# 3. Data ingestion

Using the python mysql connector, read and upload the previously generated CSV files into the MYSQL Database

Output/Deliverables:
- Table DDLs (Create table statements) in the folder sql/ddl/
- Python code that creates the tables and ingests the data into the tables

In [2]:
# INSTALL LIBRARIES
# ==============================================================================
# !pip install nbconvert
# !pip install python-dotenv
# !pip install mysql-connector
# !pip install mysql-connector-python
# pip install nbconvert

In [4]:
# IMPORT LIBRARIES

# Data processing
# ==============================================================================
import pandas as pd
import numpy as np

# mysql connector
# ==============================================================================
import mysql.connector 

# interface for SQLite databases
# ==============================================================================
import sqlite3

#Allows us to display more than one output per cell
# ==============================================================================
from IPython.core.interactiveshell import InteractiveShell
InteractiveShell.ast_node_interactivity = "all" 

# Display all columns
# ==============================================================================
pd.options.display.max_columns = None

# Hide passwords
# ==============================================================================
import os
from dotenv import load_dotenv
load_dotenv()

True

## File opening

In [5]:
# This is a function that reads the CSV file and returns the resulting DataFrame. 

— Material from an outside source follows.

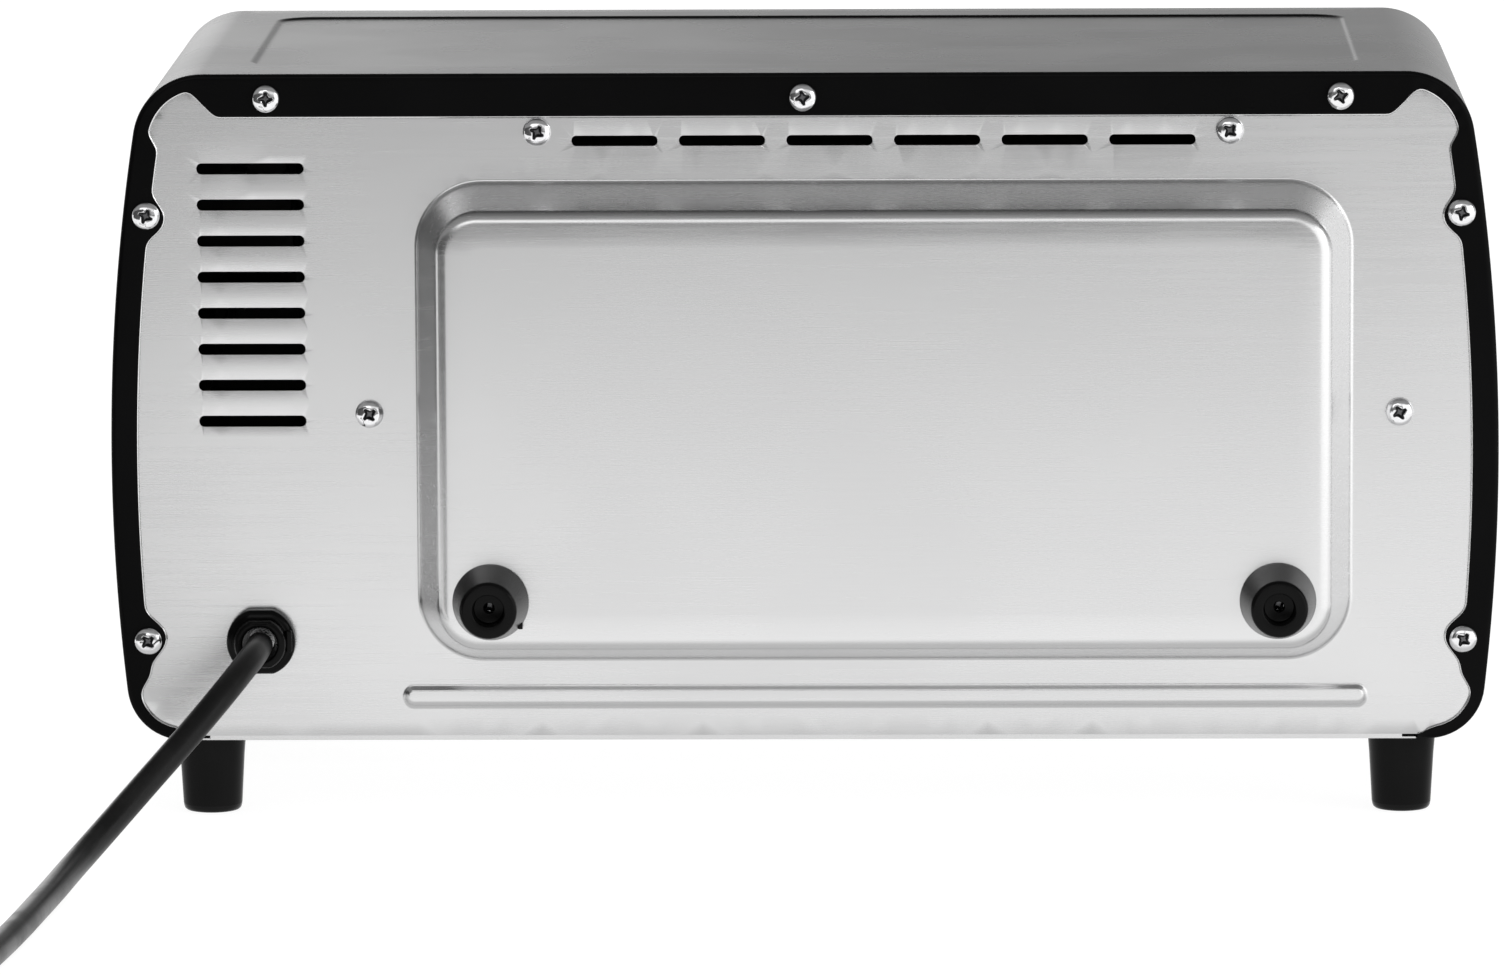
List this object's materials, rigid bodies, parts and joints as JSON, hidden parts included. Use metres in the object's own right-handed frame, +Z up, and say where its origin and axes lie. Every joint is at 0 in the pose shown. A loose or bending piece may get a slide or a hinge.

def open_file (ubi,csv_file): #argument ubi is the folder where is the file, must be a string. `csv_file` which is expected to be a string representing the name of a CSV file.
    df = pd.read_csv(ubi+csv_file+'.csv', index_col=0) # The `index_col=0` argument specifies that the first column of the CSV file should be used as the index of the DataFrame.
    
    return df

``Teams``

In [6]:
df_teams = open_file("../sample/data/","teams")
df_teams.head()

Unnamed: 0,id,abbreviation,city,conference,division,full_name,name
0,1,ATL,Atlanta,East,Southeast,Atlanta Hawks,Hawks
1,2,BOS,Boston,East,Atlantic,Boston Celtics,Celtics
2,3,BKN,Brooklyn,East,Atlantic,Brooklyn Nets,Nets
3,4,CHA,Charlotte,East,Southeast,Charlotte Hornets,Hornets
4,5,CHI,Chicago,East,Central,Chicago Bulls,Bulls


``Games``

In [7]:
df_games = open_file("../sample/data/","games")
df_games.head()

Unnamed: 0,id,date,home_team_score,period,postseason,season,status,time,visitor_team_score,home_team.id,home_team.abbreviation,home_team.city,home_team.conference,home_team.division,home_team.full_name,home_team.name,visitor_team.id,visitor_team.abbreviation,visitor_team.city,visitor_team.conference,visitor_team.division,visitor_team.full_name,visitor_team.name
0,1164,1991-11-08T00:00:00.000Z,107,4,False,1991,Final,,101,27,SAS,San Antonio,West,Southwest,San Antonio Spurs,Spurs,6,CLE,Cleveland,East,Central,Cleveland Cavaliers,Cavaliers
1,1165,1991-11-09T00:00:00.000Z,118,4,False,1991,Final,,111,21,OKC,Oklahoma City,West,Northwest,Oklahoma City Thunder,Thunder,12,IND,Indiana,East,Central,Indiana Pacers,Pacers
2,1166,1992-04-15T00:00:00.000Z,95,4,False,1991,Final,,94,1,ATL,Atlanta,East,Southeast,Atlanta Hawks,Hawks,20,NYK,New York,East,Atlantic,New York Knicks,Knicks
3,1167,1992-04-16T00:00:00.000Z,96,4,False,1991,Final,,93,13,LAC,LA,West,Pacific,LA Clippers,Clippers,18,MIN,Minnesota,West,Northwest,Minnesota Timberwolves,Timberwolves
4,1168,1992-04-17T00:00:00.000Z,130,4,False,1991,Final,,106,21,OKC,Oklahoma City,West,Northwest,Oklahoma City Thunder,Thunder,26,SAC,Sacramento,West,Pacific,Sacramento Kings,Kings


``Players``

In [8]:
df_players = open_file("../sample/data/","players")
df_players.head()

Unnamed: 0,id,first_name,height_feet,height_inches,last_name,position,weight_pounds,team.id,team.abbreviation,team.city,team.conference,team.division,team.full_name,team.name
0,14,Ike,,,Anigbogu,C,,12,IND,Indiana,East,Central,Indiana Pacers,Pacers
1,25,Ron,,,Baker,G,,20,NYK,New York,East,Atlantic,New York Knicks,Knicks
2,47,Jabari,,,Bird,G,,2,BOS,Boston,East,Atlantic,Boston Celtics,Celtics
3,67,MarShon,,,Brooks,G,,15,MEM,Memphis,West,Southwest,Memphis Grizzlies,Grizzlies
4,71,Lorenzo,,,Brown,G,,28,TOR,Toronto,East,Atlantic,Toronto Raptors,Raptors


## Database creation

In [11]:
# os.getenv() is a method in the os module in Python that retrieves the value of an environment variable.
password_ada= os.getenv("password_ada")

In [12]:
# This function creates a new database in a MySQL server. 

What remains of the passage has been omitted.